Records shown:

-------------------------

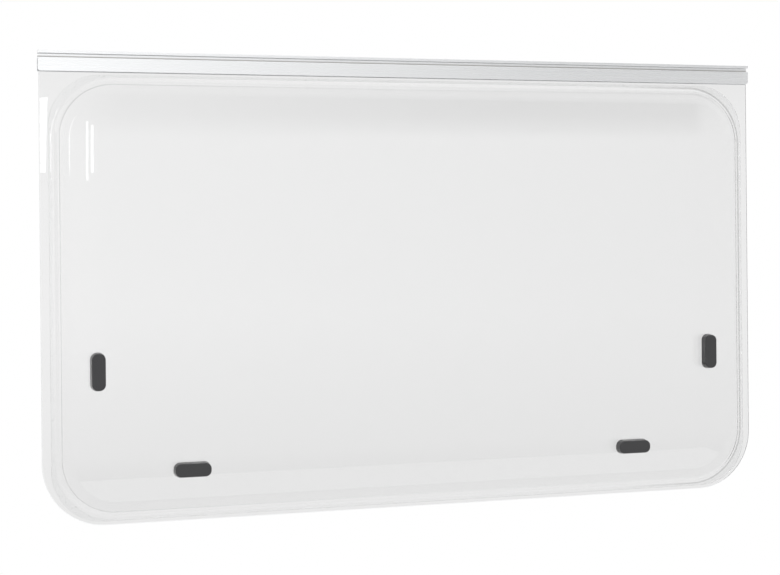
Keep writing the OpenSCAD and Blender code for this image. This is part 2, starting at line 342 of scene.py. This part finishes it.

-------------------------

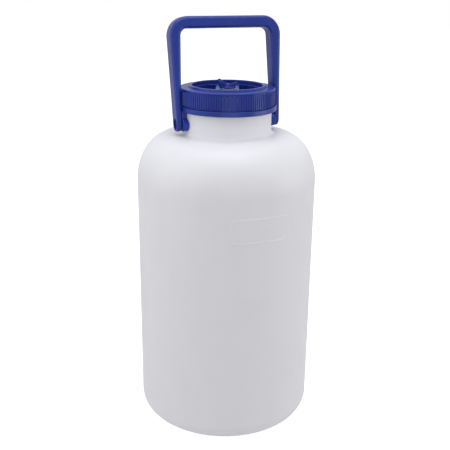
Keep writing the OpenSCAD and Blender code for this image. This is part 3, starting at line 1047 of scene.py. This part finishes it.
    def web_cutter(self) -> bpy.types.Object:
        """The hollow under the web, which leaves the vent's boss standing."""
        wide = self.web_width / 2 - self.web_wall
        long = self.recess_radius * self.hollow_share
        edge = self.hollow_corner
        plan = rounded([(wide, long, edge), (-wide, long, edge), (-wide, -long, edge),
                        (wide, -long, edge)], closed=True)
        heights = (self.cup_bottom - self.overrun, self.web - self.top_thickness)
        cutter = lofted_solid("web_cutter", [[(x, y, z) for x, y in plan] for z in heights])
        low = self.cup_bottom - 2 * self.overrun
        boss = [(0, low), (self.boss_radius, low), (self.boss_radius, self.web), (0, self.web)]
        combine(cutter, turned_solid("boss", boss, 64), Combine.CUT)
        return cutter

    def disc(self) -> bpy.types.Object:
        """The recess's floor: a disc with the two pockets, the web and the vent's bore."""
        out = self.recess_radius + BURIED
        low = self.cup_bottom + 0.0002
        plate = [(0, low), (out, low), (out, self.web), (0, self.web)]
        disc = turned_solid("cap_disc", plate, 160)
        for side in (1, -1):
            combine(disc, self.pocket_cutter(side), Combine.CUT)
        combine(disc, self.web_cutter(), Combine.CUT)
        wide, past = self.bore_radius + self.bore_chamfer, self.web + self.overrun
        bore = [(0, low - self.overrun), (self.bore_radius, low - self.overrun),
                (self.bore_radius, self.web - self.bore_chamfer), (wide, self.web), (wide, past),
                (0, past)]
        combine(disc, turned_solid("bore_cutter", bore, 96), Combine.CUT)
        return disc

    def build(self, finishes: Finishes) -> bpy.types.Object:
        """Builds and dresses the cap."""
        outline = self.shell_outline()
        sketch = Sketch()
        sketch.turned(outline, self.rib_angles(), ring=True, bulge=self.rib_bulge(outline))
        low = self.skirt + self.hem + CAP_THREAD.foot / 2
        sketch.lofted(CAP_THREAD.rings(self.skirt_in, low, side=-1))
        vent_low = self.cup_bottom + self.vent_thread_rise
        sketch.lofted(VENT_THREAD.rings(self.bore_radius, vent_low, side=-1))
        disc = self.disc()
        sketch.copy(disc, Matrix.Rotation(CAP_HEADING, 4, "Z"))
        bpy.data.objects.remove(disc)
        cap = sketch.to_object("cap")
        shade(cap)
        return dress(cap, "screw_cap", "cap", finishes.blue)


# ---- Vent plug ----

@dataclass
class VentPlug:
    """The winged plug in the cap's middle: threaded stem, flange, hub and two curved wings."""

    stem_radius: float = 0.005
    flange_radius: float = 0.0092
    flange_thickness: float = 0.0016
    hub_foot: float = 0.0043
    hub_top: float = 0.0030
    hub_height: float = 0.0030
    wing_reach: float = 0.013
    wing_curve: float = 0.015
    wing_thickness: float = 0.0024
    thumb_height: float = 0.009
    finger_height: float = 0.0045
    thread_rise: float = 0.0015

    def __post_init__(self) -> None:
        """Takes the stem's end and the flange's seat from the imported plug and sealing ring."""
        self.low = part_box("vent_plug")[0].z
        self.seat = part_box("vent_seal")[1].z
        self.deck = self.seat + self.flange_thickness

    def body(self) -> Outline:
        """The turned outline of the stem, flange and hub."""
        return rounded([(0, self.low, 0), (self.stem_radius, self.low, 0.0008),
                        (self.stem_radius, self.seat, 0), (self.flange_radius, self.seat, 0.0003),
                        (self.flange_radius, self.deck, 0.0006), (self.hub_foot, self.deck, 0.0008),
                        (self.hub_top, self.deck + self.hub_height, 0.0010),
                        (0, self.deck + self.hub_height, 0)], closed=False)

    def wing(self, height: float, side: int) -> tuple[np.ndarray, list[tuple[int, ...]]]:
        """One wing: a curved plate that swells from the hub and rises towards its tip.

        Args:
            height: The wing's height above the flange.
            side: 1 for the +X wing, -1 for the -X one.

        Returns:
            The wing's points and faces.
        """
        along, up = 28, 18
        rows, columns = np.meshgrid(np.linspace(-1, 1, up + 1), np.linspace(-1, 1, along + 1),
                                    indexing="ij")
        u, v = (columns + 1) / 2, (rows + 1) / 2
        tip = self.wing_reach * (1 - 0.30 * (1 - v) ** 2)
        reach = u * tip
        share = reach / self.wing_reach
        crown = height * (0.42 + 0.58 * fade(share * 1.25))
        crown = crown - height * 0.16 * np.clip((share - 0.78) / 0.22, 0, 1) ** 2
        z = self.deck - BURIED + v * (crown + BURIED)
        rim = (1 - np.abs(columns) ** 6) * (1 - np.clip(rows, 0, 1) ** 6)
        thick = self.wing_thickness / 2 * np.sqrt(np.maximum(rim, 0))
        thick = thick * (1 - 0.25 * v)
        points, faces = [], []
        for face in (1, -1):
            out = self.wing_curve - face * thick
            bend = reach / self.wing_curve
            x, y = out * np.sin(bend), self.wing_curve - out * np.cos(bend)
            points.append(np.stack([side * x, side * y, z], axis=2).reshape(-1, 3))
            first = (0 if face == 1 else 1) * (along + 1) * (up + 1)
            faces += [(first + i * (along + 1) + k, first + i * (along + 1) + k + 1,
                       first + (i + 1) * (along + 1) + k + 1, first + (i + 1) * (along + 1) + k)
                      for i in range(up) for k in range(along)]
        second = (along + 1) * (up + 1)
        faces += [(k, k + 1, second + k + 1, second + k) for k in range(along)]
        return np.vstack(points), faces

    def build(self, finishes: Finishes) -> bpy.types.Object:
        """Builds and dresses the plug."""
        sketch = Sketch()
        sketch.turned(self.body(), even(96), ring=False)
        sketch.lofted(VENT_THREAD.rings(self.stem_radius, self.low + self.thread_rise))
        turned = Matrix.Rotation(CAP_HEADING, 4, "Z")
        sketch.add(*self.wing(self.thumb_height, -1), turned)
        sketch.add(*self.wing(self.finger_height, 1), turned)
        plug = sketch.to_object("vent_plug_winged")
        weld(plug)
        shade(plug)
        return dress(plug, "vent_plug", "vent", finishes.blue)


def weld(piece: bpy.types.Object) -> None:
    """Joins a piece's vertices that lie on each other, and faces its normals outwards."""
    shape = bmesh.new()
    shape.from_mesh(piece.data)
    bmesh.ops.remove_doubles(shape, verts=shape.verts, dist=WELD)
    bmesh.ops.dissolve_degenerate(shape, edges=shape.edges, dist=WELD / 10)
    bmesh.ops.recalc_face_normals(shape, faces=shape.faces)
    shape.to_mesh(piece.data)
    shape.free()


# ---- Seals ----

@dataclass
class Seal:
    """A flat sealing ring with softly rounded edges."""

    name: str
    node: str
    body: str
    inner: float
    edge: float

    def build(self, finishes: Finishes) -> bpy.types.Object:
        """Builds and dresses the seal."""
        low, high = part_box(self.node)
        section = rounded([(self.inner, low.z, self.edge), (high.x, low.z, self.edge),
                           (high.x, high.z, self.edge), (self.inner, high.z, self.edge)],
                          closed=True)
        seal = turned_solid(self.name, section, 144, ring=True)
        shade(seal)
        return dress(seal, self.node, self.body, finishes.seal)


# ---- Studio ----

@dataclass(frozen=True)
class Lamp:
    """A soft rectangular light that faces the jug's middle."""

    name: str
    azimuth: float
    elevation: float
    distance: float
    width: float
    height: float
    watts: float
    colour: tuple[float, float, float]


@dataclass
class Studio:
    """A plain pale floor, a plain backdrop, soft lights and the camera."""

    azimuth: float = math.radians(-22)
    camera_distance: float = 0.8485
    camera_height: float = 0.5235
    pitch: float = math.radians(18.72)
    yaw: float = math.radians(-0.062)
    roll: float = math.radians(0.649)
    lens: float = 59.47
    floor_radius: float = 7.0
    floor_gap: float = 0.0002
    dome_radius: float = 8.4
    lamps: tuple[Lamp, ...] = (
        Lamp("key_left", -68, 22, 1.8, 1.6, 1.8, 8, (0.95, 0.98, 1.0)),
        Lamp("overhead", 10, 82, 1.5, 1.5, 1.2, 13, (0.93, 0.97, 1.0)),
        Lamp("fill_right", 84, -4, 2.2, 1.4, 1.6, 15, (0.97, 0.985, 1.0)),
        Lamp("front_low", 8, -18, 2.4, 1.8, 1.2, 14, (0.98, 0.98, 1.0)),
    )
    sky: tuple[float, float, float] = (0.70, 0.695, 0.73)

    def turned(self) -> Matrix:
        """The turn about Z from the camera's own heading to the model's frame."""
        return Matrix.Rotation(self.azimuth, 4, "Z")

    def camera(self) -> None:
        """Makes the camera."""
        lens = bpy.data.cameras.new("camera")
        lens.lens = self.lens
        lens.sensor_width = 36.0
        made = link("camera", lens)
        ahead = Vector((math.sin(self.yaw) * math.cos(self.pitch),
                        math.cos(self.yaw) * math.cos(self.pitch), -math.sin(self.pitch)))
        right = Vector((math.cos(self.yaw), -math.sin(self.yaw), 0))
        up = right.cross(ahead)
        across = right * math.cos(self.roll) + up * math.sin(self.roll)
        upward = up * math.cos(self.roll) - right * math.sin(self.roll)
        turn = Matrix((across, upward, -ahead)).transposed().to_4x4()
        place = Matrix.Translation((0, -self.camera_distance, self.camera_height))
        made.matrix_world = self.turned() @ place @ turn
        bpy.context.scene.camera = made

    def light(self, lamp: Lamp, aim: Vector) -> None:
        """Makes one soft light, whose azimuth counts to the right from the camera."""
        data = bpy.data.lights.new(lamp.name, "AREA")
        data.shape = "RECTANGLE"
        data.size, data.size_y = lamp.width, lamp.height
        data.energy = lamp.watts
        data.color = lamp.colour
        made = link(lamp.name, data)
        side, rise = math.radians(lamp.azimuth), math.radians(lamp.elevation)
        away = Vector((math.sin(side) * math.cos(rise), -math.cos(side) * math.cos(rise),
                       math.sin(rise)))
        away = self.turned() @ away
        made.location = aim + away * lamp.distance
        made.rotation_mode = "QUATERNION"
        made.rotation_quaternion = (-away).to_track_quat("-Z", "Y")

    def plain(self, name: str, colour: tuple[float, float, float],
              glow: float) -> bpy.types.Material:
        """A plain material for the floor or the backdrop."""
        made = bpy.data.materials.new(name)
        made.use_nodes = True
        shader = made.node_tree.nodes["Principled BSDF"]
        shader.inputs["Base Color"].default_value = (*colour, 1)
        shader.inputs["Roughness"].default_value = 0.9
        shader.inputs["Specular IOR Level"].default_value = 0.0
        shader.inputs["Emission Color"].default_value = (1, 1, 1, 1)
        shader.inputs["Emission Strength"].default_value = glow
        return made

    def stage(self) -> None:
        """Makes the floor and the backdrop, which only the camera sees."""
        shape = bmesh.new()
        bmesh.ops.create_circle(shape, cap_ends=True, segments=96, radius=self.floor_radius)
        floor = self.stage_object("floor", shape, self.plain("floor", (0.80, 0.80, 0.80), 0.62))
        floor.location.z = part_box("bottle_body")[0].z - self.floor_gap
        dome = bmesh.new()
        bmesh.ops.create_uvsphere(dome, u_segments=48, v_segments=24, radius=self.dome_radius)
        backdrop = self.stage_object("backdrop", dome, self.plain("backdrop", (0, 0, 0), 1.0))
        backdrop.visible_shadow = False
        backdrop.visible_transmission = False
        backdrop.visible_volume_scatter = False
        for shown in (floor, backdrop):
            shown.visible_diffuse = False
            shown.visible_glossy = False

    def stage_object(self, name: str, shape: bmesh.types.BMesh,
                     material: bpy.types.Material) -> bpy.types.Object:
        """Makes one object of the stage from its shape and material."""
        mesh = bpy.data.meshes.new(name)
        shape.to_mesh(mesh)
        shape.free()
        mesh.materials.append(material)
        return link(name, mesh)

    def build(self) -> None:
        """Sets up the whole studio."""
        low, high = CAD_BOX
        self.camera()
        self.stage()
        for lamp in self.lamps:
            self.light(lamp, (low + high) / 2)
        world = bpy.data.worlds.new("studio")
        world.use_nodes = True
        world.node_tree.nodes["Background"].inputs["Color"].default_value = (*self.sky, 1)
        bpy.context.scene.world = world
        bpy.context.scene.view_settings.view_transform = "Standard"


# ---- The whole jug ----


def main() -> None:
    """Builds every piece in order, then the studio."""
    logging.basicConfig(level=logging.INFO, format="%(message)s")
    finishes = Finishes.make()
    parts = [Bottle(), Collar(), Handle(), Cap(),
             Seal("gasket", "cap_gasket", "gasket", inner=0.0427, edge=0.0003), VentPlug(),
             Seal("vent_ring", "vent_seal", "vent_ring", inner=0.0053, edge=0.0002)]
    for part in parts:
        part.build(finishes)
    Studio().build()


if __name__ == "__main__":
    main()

-------------------------

Exercise aim:
Show every line from the entries above in which the word "Keep" appears.

Task response:
Keep writing the OpenSCAD and Blender code for this image. This is part 2, starting at line 342 of scene.py. This part finishes it.
Keep writing the OpenSCAD and Blender code for this image. This is part 3, starting at line 1047 of scene.py. This part finishes it.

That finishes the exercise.